The Clinton plan eliminates the program, reflecting "a change in
priorities away from nuclear power." But what about the Pu-239?
2. INDUSTRY GROUP IS SURVEYED CONCERNING THE MISSION OF THE NSF.
The Industrial Research Institute is an association of 260 major
industrial companies which account for 80% of the industrial R&D
in the US. Why not ask them what NSF should be doing? That is
just what IRI did. What did they learn? Industry does little
basic research, but depends instead on academic research for new
knowledge, as well as for trained scientists. What they want is
what NSF does now. Sound familiar? It should, every panel that
has examined the question, arrived at the same conclusion: PCAST
(WN 25 Dec 92); Commission on the Future of NSF (WN 20 Nov 92);
Carnegie Commission on Science Technology and Government; and the
Government-University-Industry Roundtable's Working Group on the
Academic Research Enterprise. Representatives of all these groups
testified before the House Science Subcommittee on Wednesday. All
agreed that technology transfer to industry is not a problem; it
occurs through the graduates that take positions in industry.
3. RIFT BETWEEN GOLDIN AND NASA OLD GUARD GOES ON PUBLIC DISPLAY.
Officials of NASA's space station program went before the House
Space Subcommittee on Tuesday to explain huge cost overruns, only
to learn that Ralph Hall (D-TX), chair of the subcommittee, had
just received a letter from their boss questioning the validity
of the estimates they were about to present. In his letter, NASA
Administrator Daniel Goldin said he had ordered an independent
audit. Goldin, who is referred to as "Captain Crazy" by some of
the old guard, has been frustrated by the reluctance of senior
officials to carry out his policies. The hearing did not go well.
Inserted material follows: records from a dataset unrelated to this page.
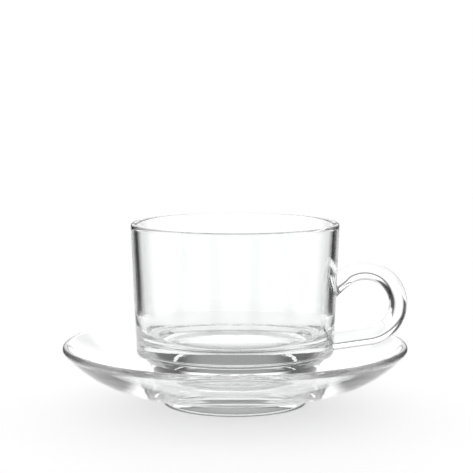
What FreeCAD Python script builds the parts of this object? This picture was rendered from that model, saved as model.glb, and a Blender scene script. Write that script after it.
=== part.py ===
"""Teacup and saucer in clear pressed glass.

Two pieces: a tapered cup with a heavy base, a coned foot and a round loop handle, all one
piece of glass, standing in a deep saucer with a rolled lip and a foot ring.
The origin is the middle of the saucer's foot ring on the table, +Z up, in millimetres.
The handle points along +X. The cup is drawn from its own foot and placed on the saucer.
"""
import FreeCAD
import Part
import Sketcher
import math
import os

DOCUMENT_NAME = "teacup_and_saucer"
SHEET_NAME = "sizes"

# Ends of a sketch line or arc, and the sketch's own axes and origin.
START = 1
END = 2
CENTRE = 3
LEVEL_AXIS = -1
UPRIGHT_AXIS = -2

# Two lengths closer than this are the same, in millimetres.
NEAR = 1e-3

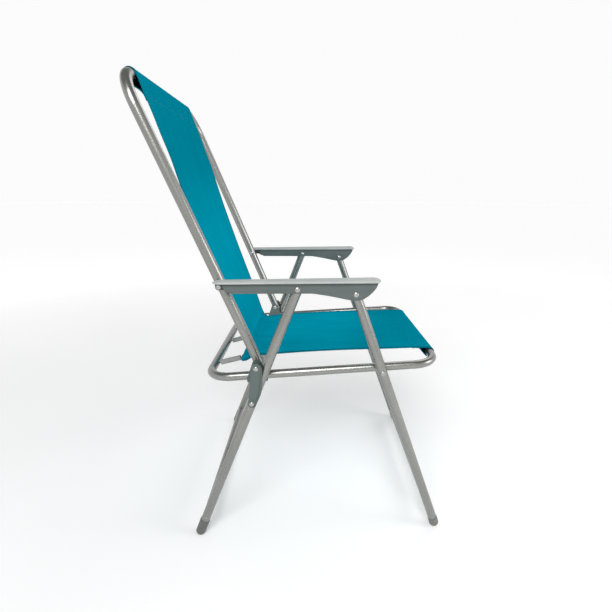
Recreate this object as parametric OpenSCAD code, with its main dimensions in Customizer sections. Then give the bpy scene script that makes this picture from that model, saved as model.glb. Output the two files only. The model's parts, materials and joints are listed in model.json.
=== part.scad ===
// Folding beach chair: tube frame, sling seat and back, six-bar fold.
// The sitter faces +X, the sitter's left is +Y, and the floor is Z = 0.

/* [Tubes] */
// Outside diameter of the back and leg tubes
tube_d = 22; // [20:0.5:23]
// Outside diameter of the seat tube and the crossbars
seat_tube_d = 20; // [18:0.5:21]
// Wall thickness of every tube
wall = 1.2; // [0.8:0.1:2]
// Half the distance between the sides of the back frame, centre to centre
frame_half = 240; // [220:1:260]
// How far the leg tubes stand outboard of the seat tube, centre to centre
leg_step = 25.5; // [25:0.1:27]

/* [Pivots, as X and Z] */
// Armrest on the back tube
arm_back = [-179, 649]; // [-400:0.5:800]
// Front leg on the armrest
arm_front = [105.5, 631]; // [-400:0.5:800]
// Rear leg on the armrest
arm_mid = [-17, 642.5]; // [-400:0.5:800]
// Seat on the back tube
seat_back = [-113, 465]; // [-400:0.5:800]
// Drop link on the rear leg
link_leg = [-127, 378]; // [-400:0.5:800]

/* [Back] */
// Lean of the back tube from upright, in degrees
back_lean = 20.9; // [18:0.1:24]
// Height of the centre line of the top tube
back_top = 1050; // [950:1:1100]
// Bend radius of the back tube
back_bend_r = 70; // [50:1:90]
// Width of the back sling
back_sling_w = 360; // [320:1:380]

/* [Seat] */
// Rise of the seat tube towards the front, in degrees
seat_rise = 3; // [0:0.1:4]
// X of the rear tube of the seat loop
seat_rear_x = -231; // [-240:1:-220]
// X of the front tube of the seat loop
seat_front_x = 306; // [290:1:310]
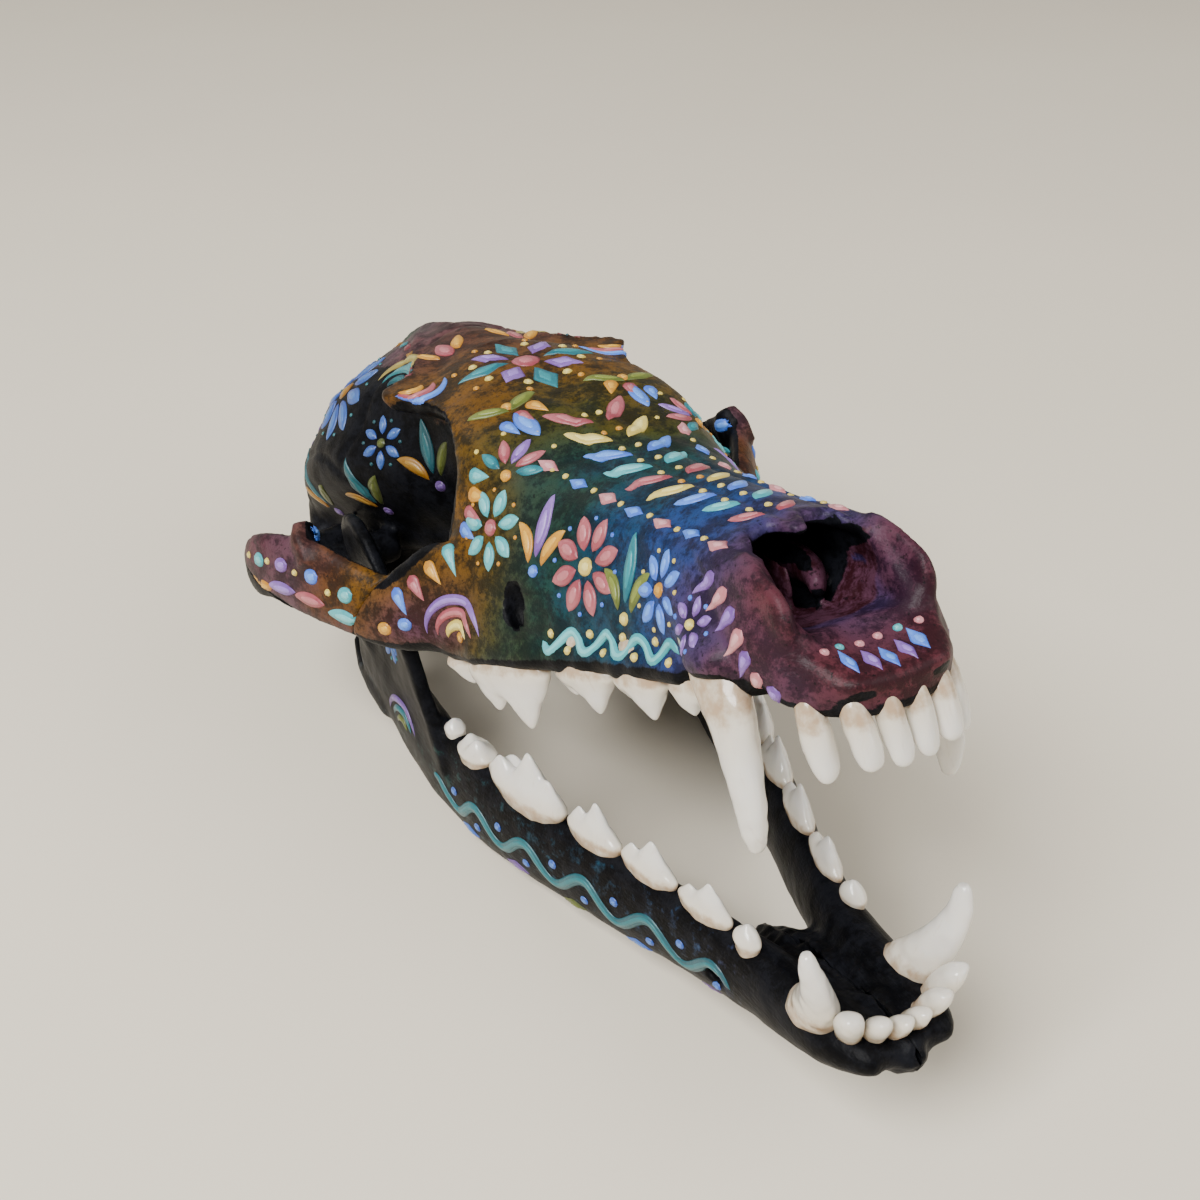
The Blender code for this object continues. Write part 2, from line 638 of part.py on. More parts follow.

One Hill staffer remarked that it was the first time the Space
Subcommittee had been critical of the station program. NASA is
thought to be considering two alternatives to Freedom: a human-
tended microgravity facility and a joint program with Russia on
an upgraded Mir. Meanwhile, influential Senator John Warner
(R-Va), who had previously supported the program, is now the
cosponsor of a bill (S. 462) to terminate the troubled station.